Mobile Edge Computing (MEC) and Wireless: Optimizing UAV-assisted task offloading with GAT-based attention for variable agent sets (Kim et al., 2024). Precoder optimization in MIMO networks using MA-DDPG and phase ambiguity elimination achieves near-Pareto boundary performance (Lee et al., 2021). Distributed resource allocation for wirelessly powered communication networks via MA-A2C matches centralized solvers without global information (Hwang et al., 2020).
Cybersecurity: Blue-team agents in autonomous cyber defense (CAGE 4) trained with MAAC/MAPPO surpass independent learners on episode returns, stabilizing learning under adversarial and partial observation (Wang et al., 2024).
Multi-microgrid and Smart Cities: Federated MADRL with physics-informed rewards maintains privacy while enabling shared optimization of energy management across microgrids (Li et al., 2022).
Multi-modal Control: Energy management in plug-in hybrid electric vehicles with multi-agent DDPG and joint reward sharing yields energy savings over single-agent and rule-based baselines (Hua et al., 2023).
Real-Time Strategy (RTS) Games: Distributed QMIX augmented with state categorization and attention-based graph architectures achieves high-performing policies in StarCraft II (Yun et al., 2021).
Unmanned Vehicles and Traffic: CommNet-style architectures used for UAV swarms and urban air mobility fleets attain faster convergence and superior task allocation under partial observability (Park et al., 2022, Park et al., 2023).
Collaborative Healthcare: Value-decomposed MADRL with random-forest–based personalized simulators outperforms human anesthesiologists in multi-drug closed-loop control (Li et al., 7 Apr 2025).
Network Management: Multi-agent communication improves traffic engineering, spectrum access, power control, and network security, delivering increased throughput and robustness to attack (Pi et al., 2024).

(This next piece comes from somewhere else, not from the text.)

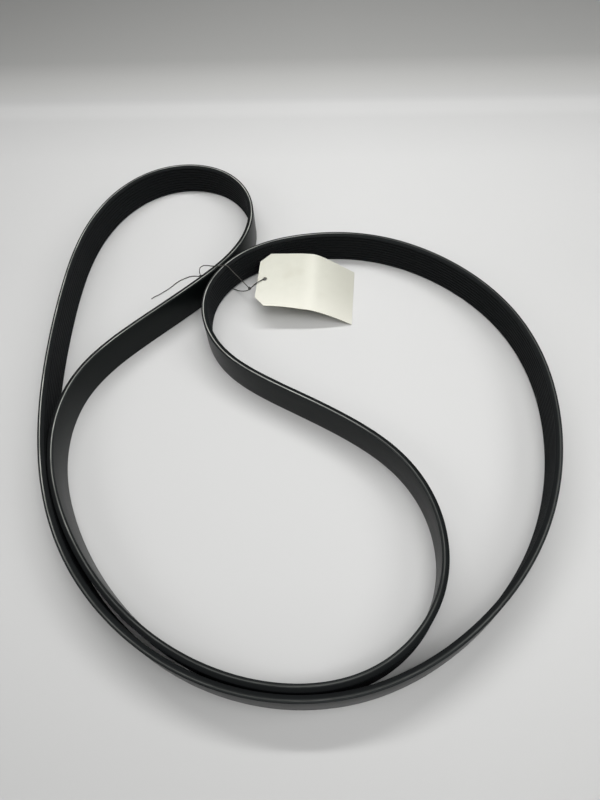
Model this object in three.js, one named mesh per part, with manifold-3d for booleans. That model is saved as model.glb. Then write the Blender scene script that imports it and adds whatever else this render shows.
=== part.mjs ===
// A ten-rib serpentine belt standing on its edge, with a paper tag tied round it by a string.
// Millimetres, +Z up, origin under the middle of the belt's own box.
// The belt is one closed band: its ribs face the inside of the closed line it runs along.

import * as THREE from "three";
import { mergeVertices } from "three/addons/utils/BufferGeometryUtils.js";
import Module from "manifold-3d";

const wasm = await Module();
wasm.setup();

// Belt section
const RIB_COUNT = 10;
const RIB_PITCH = 3.56;
const RIB_HEIGHT = 2.9;
const RIB_ANGLE = 40;
const BELT_THICKNESS = 5.8;
const BACK_BEVEL = 0.4;

// Length along the middle of the belt's thickness
const BELT_LENGTH = 2923;

// Guide points of the belt's middle line seen from above, anticlockwise from the top of the small loop.
// The line is the smooth curve that they pull, so it passes a little inside each of them.
const GUIDE = [
  [-121.5, 300], [-179, 269], [-217, 199], [-229, 101],
  [-232, -17], [-218, -115.5], [-182.5, -195.5], [-119, -260],
  [-41, -295], [43.5, -296.5], [122.5, -260.5], [186.5, -199.5],
  [224, -119], [235, -28], [213.5, 51.5], [159, 117.5],
  [86, 157], [0.5, 159], [-58.5, 130.5], [-88, 76],
  [-67.5, 6], [6.5, -43.5], [89.5, -104], [115, -176],
  [99.5, -242.5], [42.5, -288], [-35, -289], [-113, -254],
  [-176.5, -187.5], [-217, -98.5], [-216, -23], [-183, 35],
  [-78, 107.5], [-31, 160.5], [-24, 228.5], [-58, 284.5],
];

// Stations along the belt, closer together where it bends tighter
const BELT_STEPS = 168;
const FINE_SAMPLES = 6000;
const STRAIGHT_RADIUS = 2500;

// Where two runs meet back to back, and the string passes under both
const PINCH = [-61, 124];
const LIFT_FULL_RADIUS = 16;
const LIFT_END_RADIUS = 105;

// Paper tag: a sheet with two clipped corners and a hole, creased across its middle
const TAG_WIDTH = 73;
const TAG_THICKNESS = 0.5;
const TAG_CLIP_LENGTH = 10.5;
const TAG_CLIP_WIDTH = 11.5;
const TAG_HOLE_RADIUS = 2;
const TAG_HOLE_FROM_END = 7.6;
const TAG_CORNER = [66.7, 57.5];
const TAG_HEADING = -9.3;
const TAG_HOLE_SIDES = 20;

// Underside of the tag from its low end to its hole end: distance back from the low end, and height
const TAG_UNDERSIDE = [
  [0, 0.35], [-12, 7.9], [-25, 15.6], [-37, 21.6], [-41, 23.1],
  [-46, 24], [-58, 25.1], [-72, 25.7], [-87, 25.5], [-99.7, 24.9],
];

// String
const STRING_DIAMETER = 1;
const STRING_SIDES = 8;
const SEAT_GAP = 0.3;
const FLOOR_GAP = 0.05;
const NEAR_KNOT_RADIUS = 1.6;
const FAR_KNOT_RADIUS = 1.4;
const NEAR_KNOT_PLACE = [-35.5, 106.3, 16];
const FAR_KNOT_PLACE = [-90.2, 144.6, 1.6];
const OVER_STEPS = 30;
const UNDER_STEPS = 16;
const TAIL_STEPS = 16;
const TAG_LOOP_STEPS = 24;

const beltWidth = RIB_COUNT * RIB_PITCH;
const flankRun = RIB_HEIGHT * Math.tan(THREE.MathUtils.degToRad(RIB_ANGLE / 2));
const stringRadius = STRING_DIAMETER / 2;
const stringFloor = FLOOR_GAP + stringRadius;
const pinchLift = FLOOR_GAP + STRING_DIAMETER + SEAT_GAP;
const overTop = beltWidth + pinchLift + SEAT_GAP + stringRadius;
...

5. Scalability, Heterogeneity, and Transfer

While MADRL protocols scale to tens or hundreds of agents in certain domains (e.g., QMIX in StarCraft II), critical challenges remain:

Scalability: Exponential scaling in joint observation/action space is mitigated by parameter sharing, local critics, attention-based aggregation, and masking techniques (Kim et al., 2024).
Heterogeneous Agents: Most architectures concentrate on homogeneous teams; applications such as microgrid coordination and multi-drug control demonstrate heterogeneity handling via agent-specific policies or custom utility decompositions (Li et al., 2022, Li et al., 7 Apr 2025).
Transfer and Curriculum: Policy distillation, progressive nets, and curriculum learning enable cross-task transfer, albeit with risks of negative transfer or scalability bottlenecks (Nguyen et al., 2018). Multi-task MADRL with structured communication skills (e.g., transformer-encoded message spaces) facilitates transfer across varying agent teams and observation-action dimensionalities (Zhu et al., 5 Nov 2025).

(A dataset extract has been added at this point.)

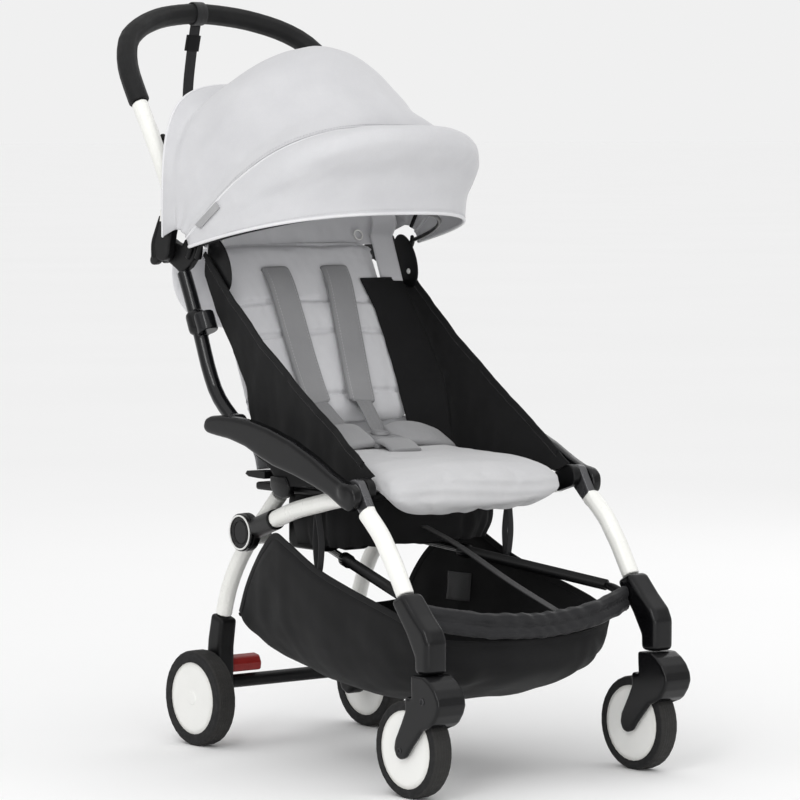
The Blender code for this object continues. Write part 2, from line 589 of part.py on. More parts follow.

6. Interpretability and Analysis

As MADRL systems grow more complex, interpretability becomes paramount:

Direct Post-hoc Interpretability: Methods include layerwise relevance propagation (credit/saliency maps), concept editing (activation/circuit tracing), model steering (activation nudging), activation patching, sparse autoencoders (prototype extraction), and circuit discovery. These techniques attribute behavioral outcomes to network components, reveal emergent coordination, and locate sources of bias or failure (Poupart et al., 2 Feb 2025).
Team Identification and Intervention: Clustering relevance patterns or manipulating latent codes enables researchers to identify evolving team roles and design interventions for improved sample efficiency and robustness.

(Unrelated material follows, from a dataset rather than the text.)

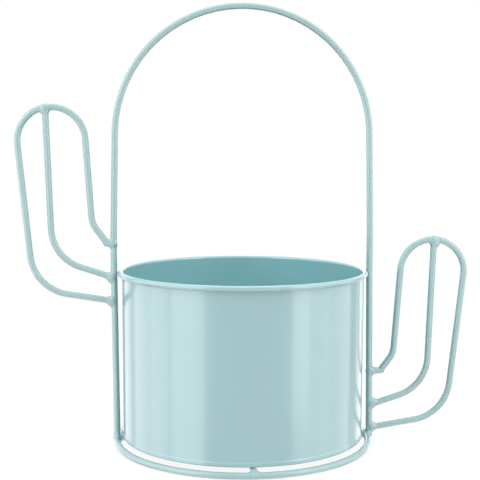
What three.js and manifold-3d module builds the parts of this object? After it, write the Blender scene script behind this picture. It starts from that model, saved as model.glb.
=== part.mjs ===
// A plant pot in a wire stand shaped like a cactus: a round sheet-steel pot stands on crossed
// wires inside a base ring, between the legs of a tall wire arch that carries two bent arms.
// Millimetres and degrees, +Z up. The arch stands in the XZ plane, the front is towards -Y, and
// the origin is on the floor at the centre of the base ring.

import * as THREE from 'three';
import { mergeVertices } from 'three/addons/utils/BufferGeometryUtils.js';
import Module from 'manifold-3d';

const wasm = await Module();
wasm.setup();

// ---------------------------------------------------------------- driving dimensions

const weldGap = 0.3;          // left between two pieces that are welded together
const seatGap = 0.3;          // left between two pieces that rest on each other

// wire
const wireDiameter = 3.2;     // 3 mm steel wire and its powder coat

// pot
const rimDiameter = 120;      // over the rolled rim
const potHeight = 80;
const sheetThickness = 0.6;   // 0.5 mm steel sheet and its powder coat
const curlDiameter = 2.5;     // the rim is rolled outwards into a tube this thick
const curlMouth = 0.35;       // slit between the end of the roll and the wall
const wallTaper = 0.25;       // radius that the wall loses from rim to hem
const hemHeight = 2.2;        // band at the foot, where the base is seamed in
const hemStep = 0.25;         // the band stands this proud of the wall
const hemLipWidth = 2.4;      // the wall's lower edge turns in by this much
const baseFlangeHeight = 1.6; // the base's edge turns down inside the hem
const baseFitGap = 0.3;       // around the base, inside the wall

// arch and base
const archRise = 126.45;      // from the rim to the top of the arch
const rimClearance = 0.15;    // between the rim and each leg of the arch
const legLean = 0.95;         // each leg leans in by this much between the rim and the arch's curve
const leanStart = 17;         // the lean starts this far above the rim
const ringInset = 0.95;       // the legs stand this far out from the middle of the ring's wire
const footShift = 0.9;        // but both feet were set down this far to the right
const crossWireLift = 0.95;   // the crossed wires' axis above the ring wire's axis

// arms: both are bent on one jig, and differ by what was cut and welded by hand
const leftFootHeight = 69.4;  // where the loop's lower end meets the leg, above the floor
const leftArmHeight = 92.3;   // from there to the middle of the wire at the crown
const leftReach = 44.8;       // from the leg's axis to the outermost point of the loop's axis
const leftEndRise = 28.3;     // the loop's other end, above its foot
const leftEndReach = 3.4;     // and out from the leg's axis there
const leftRibShift = 2.4;     // the rib meets the crown this far outside its middle
const rightFootHeight = 5.3;
const rightArmHeight = 93.1;
const rightReach = 46.7;
const rightEndRise = 29;
const rightEndReach = 5.8;
const rightRibShift = 0.5;
const loopFootSlope = 9.2;    // the loop leaves the leg at this angle above level
const loopKneeRadius = 20.7;
const loopOuterLean = 6.2;    // its outer run leans out from upright
const crownRadius = 15.9;
const loopInnerLean = 3.6;    // its inner run leans out from upright
const loopEndRadius = 17;
const loopEndSlope = 53;      // the inner run turns back to the leg at this angle
const ribRise = 11.3;         // the rib's foot above the loop's foot
const ribSlope = 18.3;
const ribKneeRadius = 20;
const ribLean = 2;

// welds
const beadWidth = 1.4;        // a bead stands out beyond the wire by this much at its root
const beadLength = 2.4;       // and runs out this far along it
const beadToe = 0.6;          // its height over the wire where it runs out
const beadDepth = 1.2;        // it reaches this far down the flanks of the wire it stands on
const beadFlank = 0.5;        // across that wire it bulges only this much as far as along it
const weldDrop = 0.2;         // the lowest weld hangs this far above the floor
const bridgeRoot = 2.2;       // radius of the weld that bridges from the leg to the loop's end
const bridgeWaist = 1.6;
const bridgeDrop = 0.6;       // it sags this far below the middle of that end

// facets
const wireSides = 12;
const beadSides = 16;
const turnedSides = 64;       // the pot and the ring, around the axis
const bendStep = 8;           // degrees of bend between two sections of a wire
const curlStep = 24;

// ---------------------------------------------------------------- derived dimensions

const radians = THREE.MathUtils.degToRad;
const wireRadius = wireDiameter / 2;
const rimRadius = rimDiameter / 2;
const curlRadius = curlDiameter / 2;
const legRadius = rimRadius + rimClearance + wireRadius;   // from the axis to each leg's axis
const ringRadius = legRadius - ringInset;
const archRadius = legRadius - legLean;
const footZ = wireDiameter + weldGap;
const crossWireZ = wireRadius + crossWireLift;
const crossWireTop = crossWireZ + wireRadius;
const potBottom = crossWireTop + seatGap;
const rimTop = potBottom + potHeight;
const archCentre = rimTop + archRise - wireRadius - archRadius;
const curlCentreZ = rimTop - curlRadius;
const curlCentreR = rimRadius - curlRadius;
const wallTopRadius = rimRadius - curlDiameter + sheetThickness;   // outside of the wall
const wallFootRadius = wallTopRadius - wallTaper;
const hemRadius = wallFootRadius + hemStep;

// ---------------------------------------------------------------- shared building blocks

const wirePaint = new THREE.MeshStandardMaterial({ color: 0xabcbcc, roughness: 0.35, metalness: 0 });
const potPaint = new THREE.MeshStandardMaterial({ color: 0xa7c5ca, roughness: 0.22, metalness: 0 });

const planter = new THREE.Group();

// Adds one named piece to the planter.
function addPiece(name, geometry, paint = wirePaint) {
  const piece = new THREE.Mesh(geometry, paint.clone());
  piece.name = name;
  planter.add(piece);
}

// A regular polygon whose flat sides, not its corners, lie at the radius.
function polygon(radius, sides) {
  const corner = radius / Math.cos(Math.PI / sides);
  return Array.from({ length: sides }, (_, i) => {
    const angle = (2 * Math.PI * (i + 0.5)) / sides;
    return new THREE.Vector2(corner * Math.cos(angle), corner * Math.sin(angle));
  });
}

// The axis of a bent wire, with one station wherever it starts, ends or turns.
class WireAxis extends THREE.Curve {
  constructor(stations) {
    super();
    this.stations = stations;
  }

  // The value between the two stations on either side of t.
  between(t, key, target) {
    const place = t * (this.stations.length - 1);
    const before = Math.min(Math.floor(place), this.stations.length - 2);
    const [a, b] = [this.stations[before][key], this.stations[before + 1][key]];
    return target.copy(a).lerp(b, place - before);
  }

  getPoint(t, target = new THREE.Vector3()) {
    return this.between(t, 'at', target);
  }

  getTangent(t, target = new THREE.Vector3()) {
    return this.between(t, 'along', target).normalize();
  }

  getUtoTmapping(u) {
    return u;
  }
}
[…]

7. Open Problems and Future Directions

Key unresolved issues in MADRL research include:

Theoretical Guarantees: Understanding convergence, stability, and optimality, especially as agent numbers and network depths grow, remains open (Papoudakis et al., 2019).
Robustness: Communication under real-world constraints—noisy, bandwidth-limited, and asynchronous channels—requires further algorithmic development (Zhu et al., 2022, Pi et al., 2024).
Generalization and Adaptivity: Methods to generalize over dynamic agent populations, task domains, and environmental shifts are under active investigation (Nguyen et al., 2018, Zhu et al., 5 Nov 2025).
Human-AI Teaming and Cognitive Models: Cognitive and instance-based learning models can accelerate coordination and sample efficiency in human-machine teams (Nguyen et al., 2023).
Privacy and Security: Privacy-preserving learning (e.g., federated MADRL), adversarial robustness, and secure information exchange are becoming increasingly critical (Li et al., 2022).
Interpretability at Scale: Translating circuit-level or concept-level interpretability to large, coupled agent networks—while retaining computational tractability—is at a nascent stage (Poupart et al., 2 Feb 2025).

MADRL continues to provide a rigorous foundation and flexible algorithmic toolbox for multi-agent sequential decision making, with ongoing advances targeting increasingly challenging, realistic, and impactful domains (Nguyen et al., 2018, Zhu et al., 2022, Papoudakis et al., 2019, Kim et al., 2024, Wang et al., 2024, Li et al., 7 Apr 2025).